What a pair of old crocks, Michael thought as he looked around. He tried but failed to massage the ache out of his legs. He pointed at a doorway cut out of the rock wall under a sign that read “3/120 Bn HQ.” “That’s it,” he said.
“No doubt about it,” Shinoda said as they walked over. “I’d know that ugly scumsucker anywhere. Hey! Lance Corporal T’zavara, you useless maggot!” she shouted at the marine manning the security post.
The woman’s heavily bandaged head snapped around. Her mouth sagged open when she saw who was calling her. “Sergeant Shinoda!” she said. “We weren’t expecting you.”
“I’m sure you weren’t. Don’t you NRA types stand up in front of a senior officer?”
“Senior off—”
“This is Colonel Helfort,” Shinoda said.
“No, it’s not. Oh, that Helfort. Sorry, sir,” T’zavara gabbled, shooting to her feet. “I wasn’t paying attention.
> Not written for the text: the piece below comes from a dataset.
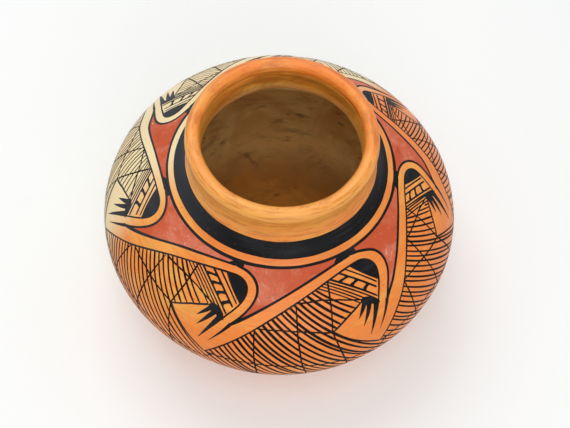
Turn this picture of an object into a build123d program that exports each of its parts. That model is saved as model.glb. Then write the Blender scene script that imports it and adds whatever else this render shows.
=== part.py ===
from build123d import *
import math
import os

# A wide, low coil-built jar with a rolled lip. All sizes are in millimetres.
# The origin is the centre of the flat that the jar stands on, with Z up the jar's own axis.

# The outside of the body.
BODY_WIDTH = 190.0           # across the belly, at the widest circle
BELLY_RISE = 57.0            # from the ground up to the widest circle
SHOULDER_RISE = 43.0         # from the widest circle up to where the neck begins to sweep up
FOOT_WIDTH = 54.0            # across the flat that the jar stands on
NECK_START_WIDTH = 112.0     # across the circle where the shoulder turns into the neck
SHOULDER_SLOPE = 25.5        # degrees above level, where the shoulder meets the neck

# How strongly each end of a body curve holds its direction, as a share of the curve's rise or run.
FOOT_PULL_SHARE = 0.40       # of the run from the foot to the belly
LOWER_BELLY_PULL_SHARE = 0.40    # of the belly's rise
UPPER_BELLY_PULL_SHARE = 0.56    # of the shoulder's rise
NECK_PULL_SHARE = 0.29       # of the run from the belly to the neck

# The neck and the lip.
NECK_SWEEP_RADIUS = 19.0     # hollow curve from the shoulder up into the upright collar
COLLAR_RISE = 7.9            # from the end of that curve up to the middle of the lip
LIP_SWELL = 1.2              # how far the rolled lip stands out from each face of the wall
LIP_FLARE_SHARE = 0.58       # of the swell: how far the roll leans outwards
LIP_UNDERCUT_RADIUS = 1.6    # soft crease under the lip, outside
LIP_THROAT_RADIUS = 2.4      # soft crease under the lip, inside

# The clay wall, and the courses of coil that it is raised from.
WALL = 5.2
SCARF_ANGLE = 28.0           # degrees that a joint between two courses leans from square to the wall
BASE_PAT_REACH = 26.0        # how far the moulded base runs up the wall, measured along it
LOWER_COURSES = 4
SHOULDER_COURSES = 4
NECK_COURSES = 2
OVERRUN = 4.0                # how far a cutting outline runs past the wall it cuts


def run_and_rise(angle, length):
    """A step of this length at this angle above level."""
    return Vector(length * math.cos(math.radians(angle)), length * math.sin(math.radians(angle)))


def body_curves(inset):
    """The edge of half a section, this far inside the outer face, from the axis to the lip."""
    belly = Vector(BODY_WIDTH / 2 - inset, BELLY_RISE)
    foot = Vector(FOOT_WIDTH / 2, inset)
    square_in = run_and_rise(-90 - SHOULDER_SLOPE, inset)
    neck_start = Vector(NECK_START_WIDTH / 2, BELLY_RISE + SHOULDER_RISE) + square_in
    flat = Line((0, inset), foot)
    lower = Bezier(
        foot,
        foot + Vector(FOOT_PULL_SHARE * (belly.X - foot.X), 0),
        belly - Vector(0, LOWER_BELLY_PULL_SHARE * (belly.Y - foot.Y)),
        belly,
    )
    neck_pull = NECK_PULL_SHARE * (belly.X - neck_start.X)
    upper = Bezier(
        belly,
        belly + Vector(0, UPPER_BELLY_PULL_SHARE * (neck_start.Y - belly.Y)),
        neck_start + run_and_rise(-SHOULDER_SLOPE, neck_pull),
        neck_start,
    )
    uphill = run_and_rise(180 - SHOULDER_SLOPE, NECK_SWEEP_RADIUS)
    sweep = JernArc(neck_start, uphill, NECK_SWEEP_RADIUS + inset, SHOULDER_SLOPE - 90)
    collar = Line(sweep @ 1, (sweep @ 1) + Vector(0, COLLAR_RISE))
    return flat, lower, upper, sweep, collar


def lip_circle(collar):
    """Middle and radius of the rolled lip."""
    radius = WALL / 2 + LIP_SWELL
    top = collar @ 1
    return Vector(top.X - WALL / 2 + LIP_FLARE_SHARE * LIP_SWELL, top.Y), radius


def crease_under_lip(collar, wall_face_x):
    """The point where the roll of the lip meets one face of the collar."""
    middle, radius = lip_circle(collar)
    drop = math.sqrt(radius ** 2 - (wall_face_x - middle.X) ** 2)
    return Vector(wall_face_x, middle.Y - drop)


def soften(section, point, radius):
    """Round the corner of the section that lies nearest to the point."""
    corner = section.vertices().sort_by_distance((point.X, point.Y, 0))[0]
    return fillet(corner, radius)


def wall_section():
    """Half the section of the whole wall between its two faces, with the lip rolled on top."""
    outside = body_curves(0)
    inside = body_curves(WALL)
    rim = Line(outside[-1] @ 1, inside[-1] @ 1)
    axis = Line(outside[0] @ 0, inside[0] @ 0)
    collar = outside[-1]
    middle, radius = lip_circle(collar)
    section = make_face([*outside, rim, *inside, axis]) + Pos(middle.X, middle.Y) * Circle(radius)
    outer_face = (collar @ 1).X
    section = soften(section, crease_under_lip(collar, outer_face), LIP_UNDERCUT_RADIUS)
    return soften(section, crease_under_lip(collar, outer_face - WALL), LIP_THROAT_RADIUS)


def seam_lengths(curves):
    """How far along the outer edge each joint between two courses lies."""
    flat, lower, upper, sweep, collar = curves
    pat_end = flat.length + BASE_PAT_REACH
    belly = flat.length + lower.length
    neck_start = belly + upper.length
    crease = crease_under_lip(collar, (collar @ 0).X)
    lip_start = neck_start + sweep.length + (crease - collar @ 0).Y
    stretches = (
        (pat_end, belly, LOWER_COURSES),
        (belly, neck_start, SHOULDER_COURSES),
        (neck_start, lip_start, NECK_COURSES),
    )
    lengths = [pat_end]
    for start, end, courses in stretches:
        lengths += [start + (end - start) * step / courses for step in range(1, courses + 1)]
    return lengths


def seam(edge, length):
    """The two ends of a slanting joint, run past both faces of the wall, outer end first."""
    outer = edge.position_at(length, PositionMode.LENGTH)
    along = edge.tangent_at(length, PositionMode.LENGTH)
    inward = Vector(-along.Y, along.X)
    lean = math.tan(math.radians(SCARF_ANGLE))
    across = inward - along * lean
    return outer - across * OVERRUN, outer + across * (WALL + OVERRUN)


def course_outlines(curves):
    """One closed outline for each course, which shares its slanting sides with its neighbours."""
    edge = Wire(curves)
    seams = [seam(edge, length) for length in seam_lengths(curves)]
    lip_middle, lip_radius = lip_circle(curves[-1])
    reach = lip_radius + OVERRUN
    low = -OVERRUN
    outlines = [[(0, low), (seams[0][0].X, low), seams[0][0], seams[0][1], (0, seams[0][1].Y)]]
    for below, above in zip(seams, seams[1:]):
        outlines.append([below[0], above[0], above[1], below[1]])
    last_outer, last_inner = seams[-1]
    outlines.append([
        last_outer,
        (lip_middle.X + reach, last_outer.Y),
        (lip_middle.X + reach, lip_middle.Y + reach),
        (lip_middle.X - reach, lip_middle.Y + reach),
        (lip_middle.X - reach, last_inner.Y),
        last_inner,
    ])
    return outlines


def course_names():
    """A name for each course, from the ground up."""
    names = ["base_pat"]
    names += [f"lower_coil_{number + 1}" for number in range(LOWER_COURSES)]
    names += [f"shoulder_coil_{number + 1}" for number in range(SHOULDER_COURSES)]
    names += [f"neck_coil_{number + 1}" for number in range(NECK_COURSES)]
    return names + ["lip_coil"]


def build_courses():
    """Every course as a solid ring, turned about the jar's axis."""
    curves = body_curves(0)
    section = wall_section()
    courses = {}
    for name, outline in zip(course_names(), course_outlines(curves)):
        piece = section & Face(Wire.make_polygon(outline))
        courses[name] = revolve(Plane.XZ * piece, Axis.Z)
    return courses


os.makedirs("parts", exist_ok=True)
for node, solid in build_courses().items():
    solid.label = node
    export_step(solid, f"parts/{node}.step")
    print(node, round(solid.volume), "cubic mm", "valid" if solid.is_valid else "NOT VALID")
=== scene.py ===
import math
from typing import NamedTuple

import bpy
import numpy as np
from mathutils import Matrix, Vector
from mathutils.geometry import delaunay_2d_cdt


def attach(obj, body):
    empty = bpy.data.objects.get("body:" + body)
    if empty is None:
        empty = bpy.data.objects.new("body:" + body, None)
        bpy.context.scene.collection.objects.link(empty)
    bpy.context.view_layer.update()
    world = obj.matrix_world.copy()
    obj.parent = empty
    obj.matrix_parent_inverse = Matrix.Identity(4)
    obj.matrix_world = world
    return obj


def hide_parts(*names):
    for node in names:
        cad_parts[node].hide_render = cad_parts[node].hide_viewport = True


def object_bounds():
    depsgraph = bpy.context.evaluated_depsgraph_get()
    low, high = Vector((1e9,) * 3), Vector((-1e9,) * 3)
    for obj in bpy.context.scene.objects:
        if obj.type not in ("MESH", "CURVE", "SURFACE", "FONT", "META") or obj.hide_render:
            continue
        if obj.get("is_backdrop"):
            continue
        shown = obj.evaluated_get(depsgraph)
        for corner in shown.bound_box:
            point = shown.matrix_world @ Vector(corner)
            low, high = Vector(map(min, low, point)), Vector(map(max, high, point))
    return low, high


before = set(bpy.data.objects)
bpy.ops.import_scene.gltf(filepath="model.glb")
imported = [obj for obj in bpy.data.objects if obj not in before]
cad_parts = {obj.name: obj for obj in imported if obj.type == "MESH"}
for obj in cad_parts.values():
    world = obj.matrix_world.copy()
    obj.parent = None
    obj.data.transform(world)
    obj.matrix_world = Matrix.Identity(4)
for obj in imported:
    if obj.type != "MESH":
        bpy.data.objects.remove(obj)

bl_info = {
    "name": "Painted Coil-Built Jar",
    "version": (1, 0, 0),
    "blender": (4, 5, 0),
    "location": "View3D > Sidebar > Jar",
    "description": "Builds the burnished wall, the scraped inside and the brushwork of a painted clay jar",
    "category": "Add Mesh",
}

CAD_LOW, CAD_HIGH = (list(corner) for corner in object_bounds())
MM = 0.001
CM = 0.01


def a_length(name, description, millimetres):
    """A size in the panel, given in millimetres and kept in metres."""
    return bpy.props.FloatProperty(
        name=name, description=description, default=millimetres * MM, min=0.0, unit="LENGTH", precision=5)


def an_angle(name, description, degrees):
    """An angle in the panel, given in degrees."""
    return bpy.props.FloatProperty(
        name=name, description=description, default=math.radians(degrees), subtype="ANGLE")


def a_share(name, description, default):
    """A plain number between nought and one, or a little more."""
    return bpy.props.FloatProperty(name=name, description=description, default=default, min=0.0, max=4.0)


def a_power(name, description, watts):
    """A lamp's power in the panel."""
    return bpy.props.FloatProperty(name=name, description=description, default=watts, min=0.0, unit="POWER")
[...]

I thought you … but now you’re a … I had—”
Michael put up his hand to stop the flow of words. “Shut up, Corporal.” He had to force himself to keep a straight face as T’zavara struggled to work out what was happening. “Now go tell your commanding officer that Colonel Helfort is here to see her,” he said.
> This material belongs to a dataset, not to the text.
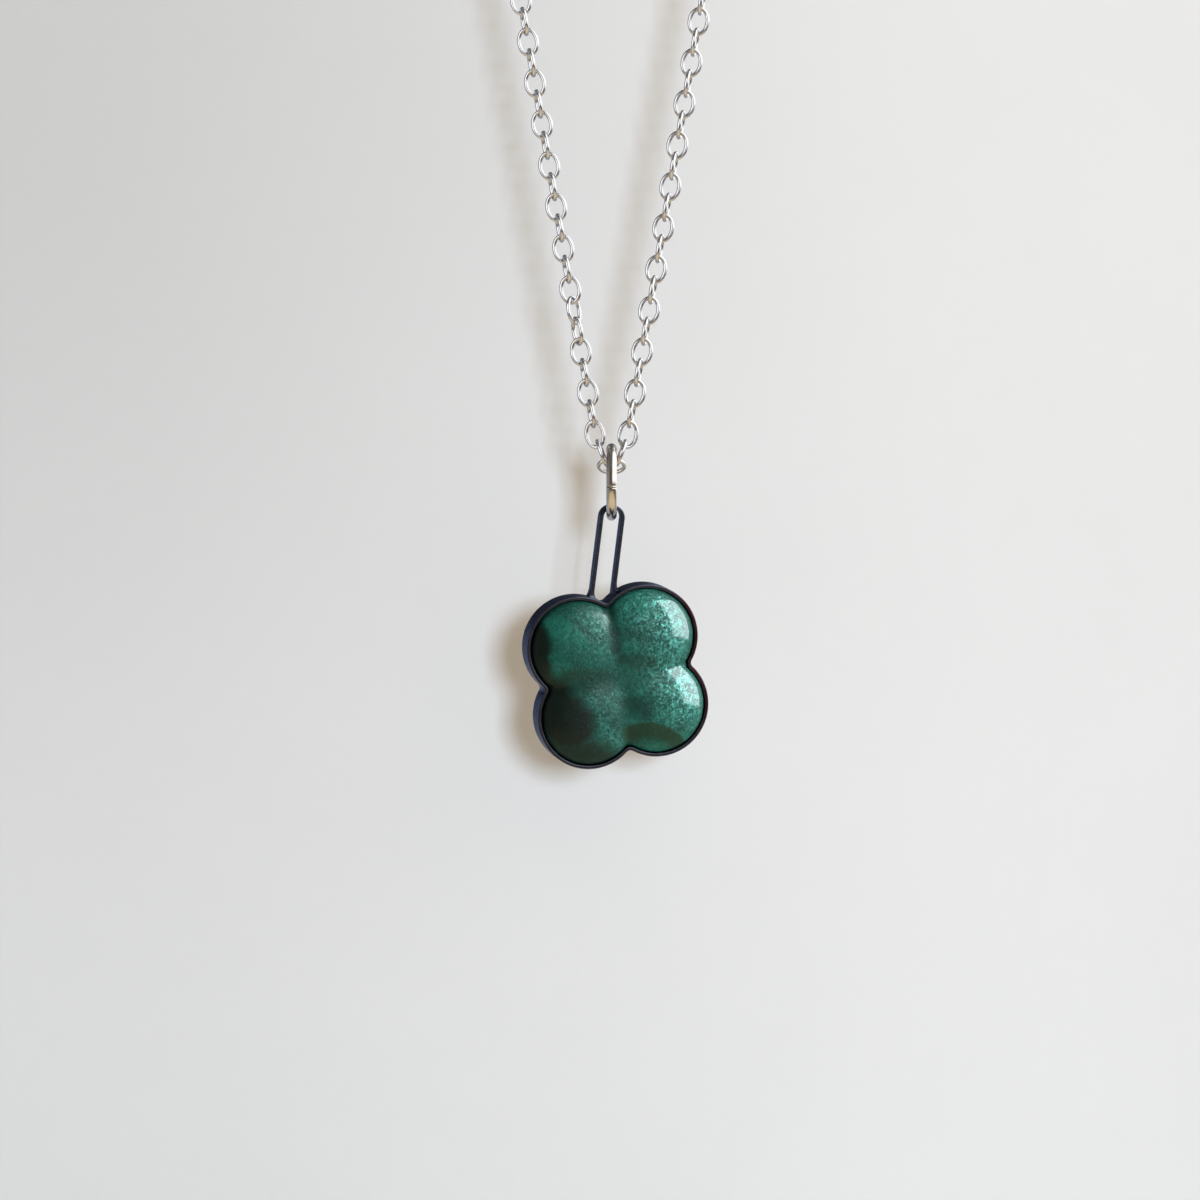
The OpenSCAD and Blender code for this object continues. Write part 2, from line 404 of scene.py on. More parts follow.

“Hancock!” T’zavara said, turning to the marine beside her, “what are you waiting for? Go!”
“Yes, Corporal,” the man said before bolting down the passageway.
“What happened to your head?” Michael asked T’zavara while they waited.
“Shrapnel from a Hammer air burst, sir,” she replied. “Nothing serious.”
“The Amokran operation?”
“Yes, sir. It was a bitch.”
“Lot of casualties?”
“Too many, sir. But we gave those Hammer bastards one hell of a kicking. There were a lot of them, but … I don’t know, they didn’t fight hard.” She shook her head. “Not as hard as they used to.”
Shinoda put her mouth to Michael’s ear. “If you don’t ask her, I will, sir,” she whispered, “so get on with it.”
“Ah, right,” Michael mumbled, mortified that he had been so obvious. “Colonel Helfort,” he said. “Did s
he come through okay?”
“She did, sir. The Hammers sent a special forces unit to attack battalion headquarters. It was touch and go for a while, but we kicked them back to where they came from. Don’t think they’ll try that stunt again in a hurry.”
Sheer euphoria kicked Michael’s heart into overdrive. “Good to hear,” he said. “When—”
“Michael.”
His head snapped around. “Anna,” he said.
“You big lump,” Anna sighed. “What have you done to yourself? Come with me. And you can close your mouth now, Lance Corporal T’zavara.”
• • •
Michael lay back beside Anna, exhausted by the animal ferocity of their reunion. “I don’t suppose I need to say how glad I am to be back,” he whispered.
“I can’t say I’m totally convinced, spacer boy.”
Michael rolled his eyes. “Give me strength,” he muttered.
“You’ll need it,” Anna said, “so shut up and come here.”
• • •
“… and so here I am,” Michael said.
Tucked away in a quiet corner of the canteen, it had taken him a good hour to finish his account of all that had happened. Leave nothing out, he had been instructed, not even the smallest detail, and he hadn’t.
Anna looked at him for a long time before she pushed her bowl away and sat back. “I should hate you, you know,” she said breaking the long silence that followed. “I really thought you were dead.”
“I know, but … things just happened. Truth is, once Jaruzelska turned me in, I wasn’t in control of things anymore.’
“It was bad enough for me.” Anna’s voice was soft. “I can’t imagine what it was like for you.”
“It wasn’t the best time of my life, I’d have to say, but I’m here now, and that’s all that matters.”
“It is,” Anna whispered; she took his hand in hers.
The silence that followed was a long one. “Hey, drink your coffee,” Anna said much later, “or it’ll get cold.”
Michael took a sip and screwed up his face. “Ugh!” he said. “It already is.”
“That’s good, because my mug’s empty, so you can get us both a refill.”
Michael shook his head in despair. “You are so manipulative,” he muttered. “I’m a wounded trooper with only one working arm. It’s you who should get me a fresh brew.”